Investors, brokers, and appraisers are all waiting on the lending institutions to place large volumes of distressed commercial properties on the market at deep discounts from perceived current market values. Memories of the RTC days are still with us and many industry professionals see it all happening again. However, 20/20 hindsight frequently colors the memory with a “rosy hue.” The actual experience of the 1980’s was not all together a pleasant one for many. That was a time when the savings and loan industry collapsed for a variety of reasons, including fraud and poor tax policies that led to severe overbuilding and poor lending procedures with lax underwriting. Looking back many view the RTC era as the Redistribution of The Commercial property act and have forgotten how many real estate fortunes were wiped out during this period.
While it is true that we need to study history so past mistakes are not repeated, although the parallels of greed and poor underwriting of the recent past and that of the late 1980′s are strong, a careful examination of the current fundamentals of the market and the reasons for the recent financial industry near collapse are warranted. Commercial real estate was not the “principal villain” in the recent lending industry drama. The overvaluation of residential real estate, poor underwriting standards, an overzealous pace of development, and a short sighted and voracious appetite for fees at all levels are what gave birth to TARP. As we will look back in a few years, real estate professionals will remember TARP as This Action is for Residential Properties.
Commercial real estate enjoyed a significant run up in value since 2002. Much of the increase was due to favorable lending and the steady flow of debt capital. For the most part lending was sound and underwriting was prudent. This prudence was due to regulations which were adopted in the early 1990′s as a result of the savings and loan debacle. No, it was not without problems and some poor decisions were made but loan to value ratios, debt coverage requirements, and competent review of underwriting remained mostly intact for commercial real estate through 2008. This prevented significant overbuilding and the resulting oversupply of product being dumped on the market as it turned downward.
Today, those waiting for commercial real estate markets to crash will see an increase in activity from failed projects and problem loans. More projects will fail in the next year or two than have in the past five due to the current recession and the consequential eroding values. However, those planning on a meltdown of commercial real estate markets will have to wait for some as yet unknown catalyst, other than what has occurred in the past year.
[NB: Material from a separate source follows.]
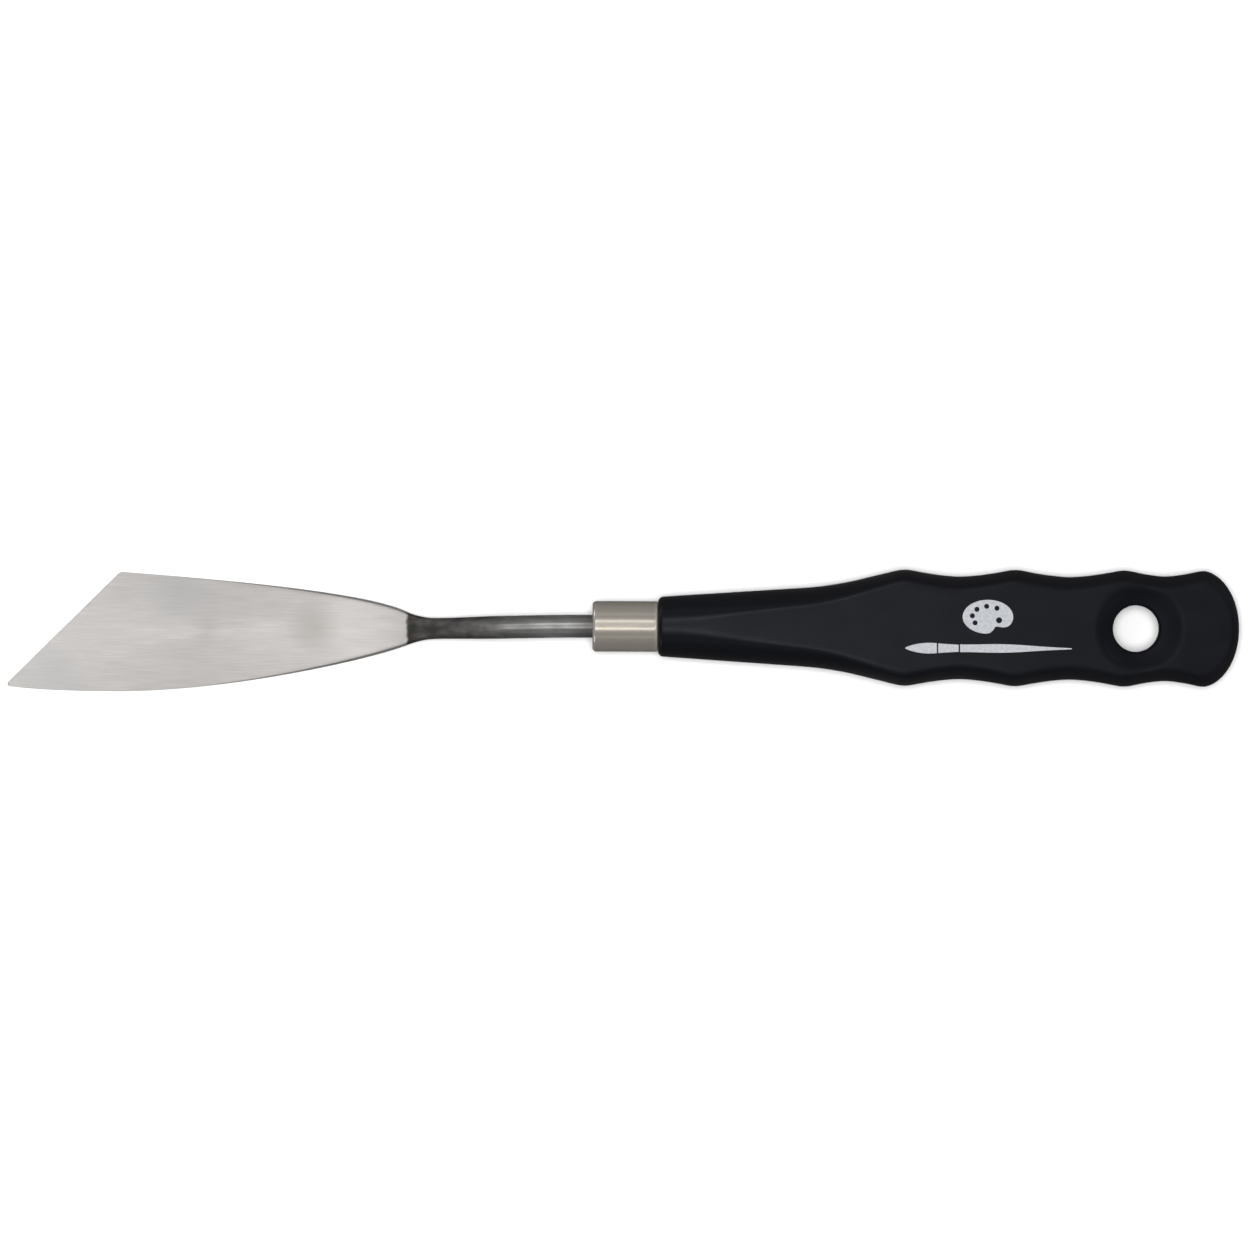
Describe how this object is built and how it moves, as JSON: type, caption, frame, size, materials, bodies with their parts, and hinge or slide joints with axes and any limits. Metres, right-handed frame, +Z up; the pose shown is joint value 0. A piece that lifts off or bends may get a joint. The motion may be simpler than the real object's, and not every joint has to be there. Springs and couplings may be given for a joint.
{
  "type": "palette knife",
  "caption": "Painting knife with an angular flexible steel blade, cranked round shank, metal ferrule and waisted finger-grooved soft-grip handle with a hanging hole.",
  "frame": {"origin": "under the middle of the handle's length, on the flat underside that the knife lies on, in the plane of the handle's axis", "axes": "+X from the blade's tip to the handle's butt along the handle's axis, +Y to the side of the blade's short edge, +Z up away from the surface that the knife lies on"},
  "size_m": [0.254, 0.0257, 0.0134],
  "materials": {
    "blade_steel": "lengthwise brushed, satin",
    "shank_steel": "dark as-forged rod, lightly polished on top",
    "ferrule_nickel": "warm satin nickel plate",
    "core_plastic": "moulded, hidden inside the grip",
    "grip_rubber": "soft-touch matte moulding with fine grain"
  },
  "bodies": {
    "handle": {"shank": "shank_steel", "ferrule": "ferrule_nickel", "handle_core": "core_plastic", "handle_grip": "grip_rubber"},
    "blade": {"blade": "blade_steel"}
  },
  "joints": [
    {"name": "blade_flex", "type": "hinge", "parent": "handle", "child": "blade", "pos_m": [-0.1114, 0, 0.00295], "axis": [0, 1, 0], "range_deg": [0, 25], "stiffness_Nm_per_rad": 3}
  ]
}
Lenders are gearing up their special loans and workout departments but the inventory of problem loans that are based on commercial real estate, other than mixed use and residential subdivisions, are limited in the Utah market. Lenders are justified in reviewing all commercial real estate loans and the concern that values are eroding is appropriate, due to declining net operating income and persistent problems with refinancing existing loans. The decline in value and number of commercial properties in default is not yet significant as to be a problem for most lenders.
Buyers looking for financing, and property owners that are trying to refinance maturing mortgages, are stymied by lenders’ reluctance to make new loans in the current environment. This is due to the lack of recent transactions that would indicate current values and provide appraisers and lenders some basis to appropriately value loan security.
Unfortunately this abundance of caution can create a cycle that will repeat itself until investors and lenders regain confidence that indeed the sky is not falling and commercial real estate has a fundamental value in the production and distribution of goods and services. Yes we are experiencing a change to the “brick and mortar” basics of real estate. But the complete replacement by the virtual office or retail website is not going to remove all demand for “bricks and sticks.”
Knowledgeable investors and businesses will view the current downturn as an opportunity to make good real estate decisions on fundamentally sound commercial real estate, whether it is to secure investment property or renegotiate leases and “lock-in” lower rates into the future. There is one certainty that will be a result of what is now happening; the cost to build and replace real estate in the future will be greater. How much more and how fast those costs will rise…only time will tell.
In short, commercial real estate values are softening as a result of the current recession. This is being exacerbated by the pullback of lenders from all real estate loans to build up their balance sheets. An ongoing lack of liquidity in the real estate market will lead to further erosion in values. If continued the lack of credit will push more projects into default and onto lending institutions distressed assets balance sheets.
Fear can paralyze in a single moment, confidence can only be acquired one step at a time. It is time to take one cautious step forward with a “measured” plan, based upon competent advice, backed by solid data.